Locate the line that contains "Write part 2" in the entries below, then repeat it and every following line through the line that contains "return dict(u=u, v=v, edge=edge, cloth=cloth, out=out)", exactly, and no others.

[Records with modeling code]
[start]

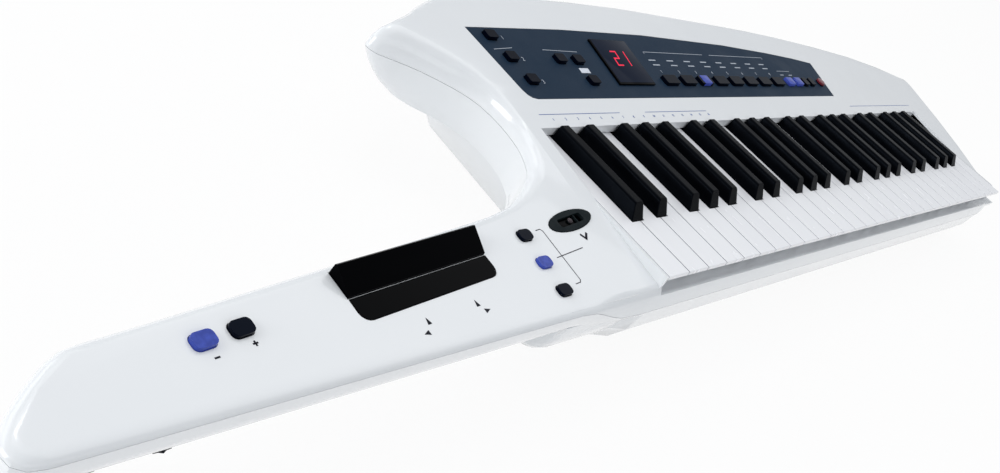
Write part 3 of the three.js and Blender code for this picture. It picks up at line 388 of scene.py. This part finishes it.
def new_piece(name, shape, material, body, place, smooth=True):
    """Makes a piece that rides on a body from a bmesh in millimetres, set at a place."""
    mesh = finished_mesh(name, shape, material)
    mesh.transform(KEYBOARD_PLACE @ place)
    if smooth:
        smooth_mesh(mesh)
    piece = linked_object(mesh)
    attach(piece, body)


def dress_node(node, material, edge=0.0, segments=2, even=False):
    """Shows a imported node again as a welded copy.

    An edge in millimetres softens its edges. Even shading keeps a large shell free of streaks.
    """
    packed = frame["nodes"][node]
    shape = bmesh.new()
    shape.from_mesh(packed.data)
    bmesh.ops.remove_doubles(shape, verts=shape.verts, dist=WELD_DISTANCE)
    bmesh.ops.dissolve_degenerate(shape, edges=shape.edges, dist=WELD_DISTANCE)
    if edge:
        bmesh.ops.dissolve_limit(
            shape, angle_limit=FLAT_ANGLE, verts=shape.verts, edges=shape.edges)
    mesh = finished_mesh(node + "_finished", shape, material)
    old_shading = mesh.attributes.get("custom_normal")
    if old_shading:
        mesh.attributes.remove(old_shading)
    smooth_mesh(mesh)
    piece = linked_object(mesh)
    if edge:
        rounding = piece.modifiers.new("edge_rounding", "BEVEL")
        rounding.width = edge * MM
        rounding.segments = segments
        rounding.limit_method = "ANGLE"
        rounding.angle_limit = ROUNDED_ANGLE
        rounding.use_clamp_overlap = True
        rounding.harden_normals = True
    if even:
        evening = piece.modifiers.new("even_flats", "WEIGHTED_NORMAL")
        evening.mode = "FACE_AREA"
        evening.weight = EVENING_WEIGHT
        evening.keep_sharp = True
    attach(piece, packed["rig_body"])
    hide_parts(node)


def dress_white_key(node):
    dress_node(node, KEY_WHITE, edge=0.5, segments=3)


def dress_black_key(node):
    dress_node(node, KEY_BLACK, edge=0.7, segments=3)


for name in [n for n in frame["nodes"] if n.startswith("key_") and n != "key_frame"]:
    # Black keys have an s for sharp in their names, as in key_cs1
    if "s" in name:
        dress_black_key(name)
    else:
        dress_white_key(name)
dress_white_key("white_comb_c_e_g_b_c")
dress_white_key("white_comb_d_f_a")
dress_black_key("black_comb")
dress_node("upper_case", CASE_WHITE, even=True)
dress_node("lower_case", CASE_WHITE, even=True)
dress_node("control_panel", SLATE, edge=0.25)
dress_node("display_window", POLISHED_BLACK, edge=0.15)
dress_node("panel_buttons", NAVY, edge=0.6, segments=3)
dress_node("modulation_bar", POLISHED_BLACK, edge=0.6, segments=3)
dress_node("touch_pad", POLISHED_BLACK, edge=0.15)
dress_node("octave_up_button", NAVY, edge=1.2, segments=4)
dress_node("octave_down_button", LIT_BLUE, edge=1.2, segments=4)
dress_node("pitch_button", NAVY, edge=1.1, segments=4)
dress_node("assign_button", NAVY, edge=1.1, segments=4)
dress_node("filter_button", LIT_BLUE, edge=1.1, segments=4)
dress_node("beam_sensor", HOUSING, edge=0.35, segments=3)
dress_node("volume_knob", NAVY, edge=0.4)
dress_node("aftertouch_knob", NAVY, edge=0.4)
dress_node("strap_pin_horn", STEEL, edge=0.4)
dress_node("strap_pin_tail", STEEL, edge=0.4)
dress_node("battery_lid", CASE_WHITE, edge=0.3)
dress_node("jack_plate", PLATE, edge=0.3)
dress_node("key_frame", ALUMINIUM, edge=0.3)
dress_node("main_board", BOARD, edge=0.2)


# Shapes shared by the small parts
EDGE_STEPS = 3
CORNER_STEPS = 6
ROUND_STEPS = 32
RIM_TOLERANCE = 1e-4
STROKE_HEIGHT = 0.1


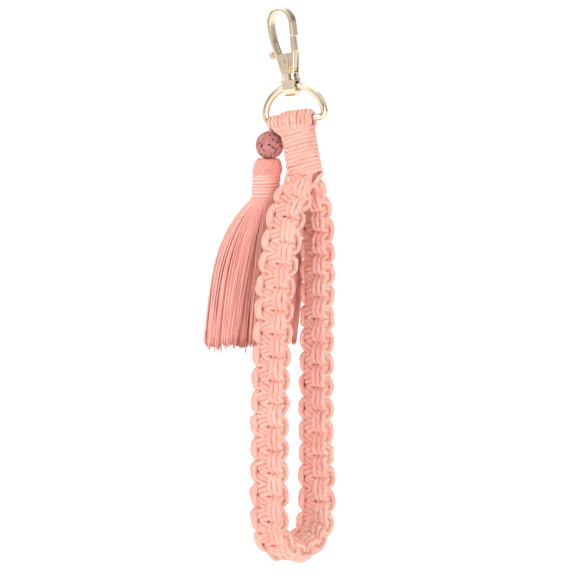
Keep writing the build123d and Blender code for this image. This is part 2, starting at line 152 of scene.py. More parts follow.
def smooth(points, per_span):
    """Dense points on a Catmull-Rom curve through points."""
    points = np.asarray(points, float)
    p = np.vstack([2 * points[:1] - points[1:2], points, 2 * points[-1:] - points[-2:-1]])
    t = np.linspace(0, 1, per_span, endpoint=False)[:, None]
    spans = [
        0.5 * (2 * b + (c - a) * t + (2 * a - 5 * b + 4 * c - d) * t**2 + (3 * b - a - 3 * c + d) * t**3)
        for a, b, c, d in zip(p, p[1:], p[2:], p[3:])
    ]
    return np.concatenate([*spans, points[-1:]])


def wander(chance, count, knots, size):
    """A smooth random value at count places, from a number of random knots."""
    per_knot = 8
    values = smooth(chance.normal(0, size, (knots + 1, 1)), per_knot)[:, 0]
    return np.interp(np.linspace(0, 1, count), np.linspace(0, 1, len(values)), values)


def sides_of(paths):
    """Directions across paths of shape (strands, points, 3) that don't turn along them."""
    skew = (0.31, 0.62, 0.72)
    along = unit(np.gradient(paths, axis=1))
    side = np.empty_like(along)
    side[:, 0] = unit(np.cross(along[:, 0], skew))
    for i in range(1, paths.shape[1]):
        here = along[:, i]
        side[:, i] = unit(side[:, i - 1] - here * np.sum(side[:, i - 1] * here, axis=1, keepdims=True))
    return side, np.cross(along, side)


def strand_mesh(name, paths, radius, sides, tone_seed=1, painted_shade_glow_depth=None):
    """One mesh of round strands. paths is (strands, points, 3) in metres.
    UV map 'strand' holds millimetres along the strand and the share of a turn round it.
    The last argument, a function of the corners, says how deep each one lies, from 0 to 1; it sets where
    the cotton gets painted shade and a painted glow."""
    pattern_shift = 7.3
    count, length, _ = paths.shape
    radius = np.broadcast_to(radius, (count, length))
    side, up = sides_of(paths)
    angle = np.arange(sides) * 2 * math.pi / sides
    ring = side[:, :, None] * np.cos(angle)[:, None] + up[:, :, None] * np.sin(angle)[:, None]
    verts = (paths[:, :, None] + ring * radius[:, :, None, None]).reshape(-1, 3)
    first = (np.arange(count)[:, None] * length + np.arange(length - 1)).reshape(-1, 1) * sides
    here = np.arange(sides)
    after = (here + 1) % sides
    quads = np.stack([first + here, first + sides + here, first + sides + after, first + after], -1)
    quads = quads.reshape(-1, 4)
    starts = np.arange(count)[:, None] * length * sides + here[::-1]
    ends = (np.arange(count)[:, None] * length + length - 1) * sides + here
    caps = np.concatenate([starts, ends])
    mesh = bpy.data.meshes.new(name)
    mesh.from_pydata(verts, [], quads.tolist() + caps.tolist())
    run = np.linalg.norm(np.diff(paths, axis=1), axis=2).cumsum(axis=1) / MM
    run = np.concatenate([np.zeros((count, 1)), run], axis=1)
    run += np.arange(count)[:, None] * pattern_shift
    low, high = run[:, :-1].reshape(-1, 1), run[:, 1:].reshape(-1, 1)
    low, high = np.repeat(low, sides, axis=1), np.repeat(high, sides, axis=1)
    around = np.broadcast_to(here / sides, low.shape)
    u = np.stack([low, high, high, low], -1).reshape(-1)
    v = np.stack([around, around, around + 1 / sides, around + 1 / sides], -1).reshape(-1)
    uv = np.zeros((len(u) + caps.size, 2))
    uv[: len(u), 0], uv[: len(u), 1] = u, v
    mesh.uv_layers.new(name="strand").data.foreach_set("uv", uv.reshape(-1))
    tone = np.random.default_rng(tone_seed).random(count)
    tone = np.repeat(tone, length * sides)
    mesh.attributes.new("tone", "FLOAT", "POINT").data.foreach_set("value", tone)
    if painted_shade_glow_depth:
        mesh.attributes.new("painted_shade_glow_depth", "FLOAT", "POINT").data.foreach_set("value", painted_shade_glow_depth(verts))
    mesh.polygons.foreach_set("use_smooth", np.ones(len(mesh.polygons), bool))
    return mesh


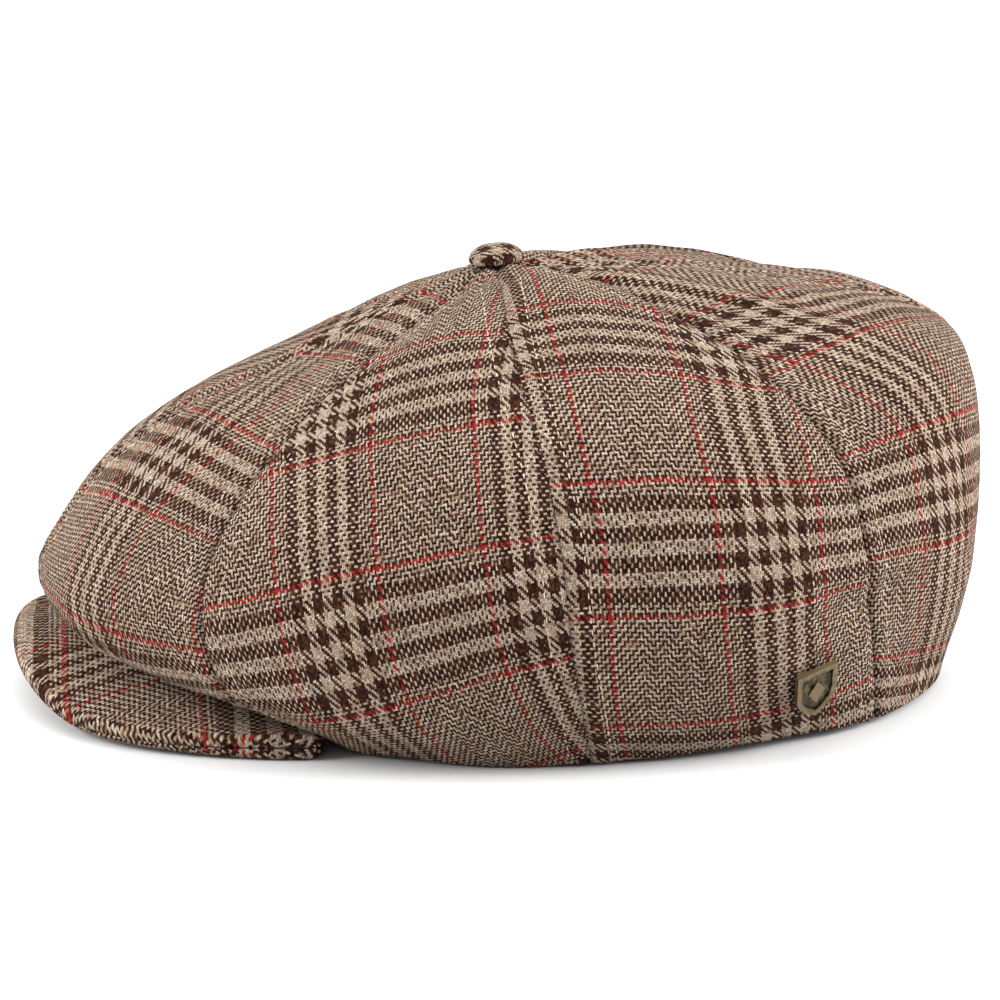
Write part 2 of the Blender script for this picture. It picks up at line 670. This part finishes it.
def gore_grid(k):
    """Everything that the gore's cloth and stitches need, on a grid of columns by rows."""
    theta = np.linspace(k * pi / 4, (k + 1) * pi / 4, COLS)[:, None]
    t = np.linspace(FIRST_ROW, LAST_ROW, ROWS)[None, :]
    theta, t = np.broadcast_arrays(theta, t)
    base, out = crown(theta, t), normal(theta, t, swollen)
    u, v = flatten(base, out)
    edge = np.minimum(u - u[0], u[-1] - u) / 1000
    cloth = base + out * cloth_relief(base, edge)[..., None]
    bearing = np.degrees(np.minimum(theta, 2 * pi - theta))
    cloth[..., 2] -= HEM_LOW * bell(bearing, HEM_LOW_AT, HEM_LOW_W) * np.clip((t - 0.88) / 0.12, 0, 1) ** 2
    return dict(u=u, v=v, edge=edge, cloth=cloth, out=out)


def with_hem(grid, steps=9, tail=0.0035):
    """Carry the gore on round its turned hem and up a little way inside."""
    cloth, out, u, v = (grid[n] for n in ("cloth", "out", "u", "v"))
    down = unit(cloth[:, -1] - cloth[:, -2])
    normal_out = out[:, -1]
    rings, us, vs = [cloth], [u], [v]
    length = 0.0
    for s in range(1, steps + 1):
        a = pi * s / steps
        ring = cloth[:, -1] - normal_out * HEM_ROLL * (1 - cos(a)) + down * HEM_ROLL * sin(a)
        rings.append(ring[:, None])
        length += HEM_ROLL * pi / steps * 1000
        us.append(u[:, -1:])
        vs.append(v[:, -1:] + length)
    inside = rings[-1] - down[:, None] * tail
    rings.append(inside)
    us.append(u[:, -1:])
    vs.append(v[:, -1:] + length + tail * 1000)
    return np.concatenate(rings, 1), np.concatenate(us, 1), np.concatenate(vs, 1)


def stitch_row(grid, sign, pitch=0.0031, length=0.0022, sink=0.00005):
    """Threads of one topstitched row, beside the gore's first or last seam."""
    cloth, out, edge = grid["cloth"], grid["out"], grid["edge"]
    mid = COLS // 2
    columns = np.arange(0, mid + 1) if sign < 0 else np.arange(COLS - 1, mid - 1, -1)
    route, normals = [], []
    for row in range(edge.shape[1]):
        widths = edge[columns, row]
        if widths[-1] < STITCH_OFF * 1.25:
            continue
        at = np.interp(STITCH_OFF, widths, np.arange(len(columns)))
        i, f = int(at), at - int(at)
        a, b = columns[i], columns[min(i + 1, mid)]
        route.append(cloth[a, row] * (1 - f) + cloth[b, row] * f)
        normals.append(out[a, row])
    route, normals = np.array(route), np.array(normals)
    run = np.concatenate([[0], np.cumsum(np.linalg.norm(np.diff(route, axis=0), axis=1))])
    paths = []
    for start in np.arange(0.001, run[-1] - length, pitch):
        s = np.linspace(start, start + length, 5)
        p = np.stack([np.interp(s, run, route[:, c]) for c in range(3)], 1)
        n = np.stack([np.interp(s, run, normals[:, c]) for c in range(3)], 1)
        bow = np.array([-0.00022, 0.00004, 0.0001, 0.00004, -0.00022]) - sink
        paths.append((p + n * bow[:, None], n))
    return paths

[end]

**Completed exercise**
Write part 2 of the Blender script for this picture. It picks up at line 670. This part finishes it.
def gore_grid(k):
    """Everything that the gore's cloth and stitches need, on a grid of columns by rows."""
    theta = np.linspace(k * pi / 4, (k + 1) * pi / 4, COLS)[:, None]
    t = np.linspace(FIRST_ROW, LAST_ROW, ROWS)[None, :]
    theta, t = np.broadcast_arrays(theta, t)
    base, out = crown(theta, t), normal(theta, t, swollen)
    u, v = flatten(base, out)
    edge = np.minimum(u - u[0], u[-1] - u) / 1000
    cloth = base + out * cloth_relief(base, edge)[..., None]
    bearing = np.degrees(np.minimum(theta, 2 * pi - theta))
    cloth[..., 2] -= HEM_LOW * bell(bearing, HEM_LOW_AT, HEM_LOW_W) * np.clip((t - 0.88) / 0.12, 0, 1) ** 2
    return dict(u=u, v=v, edge=edge, cloth=cloth, out=out)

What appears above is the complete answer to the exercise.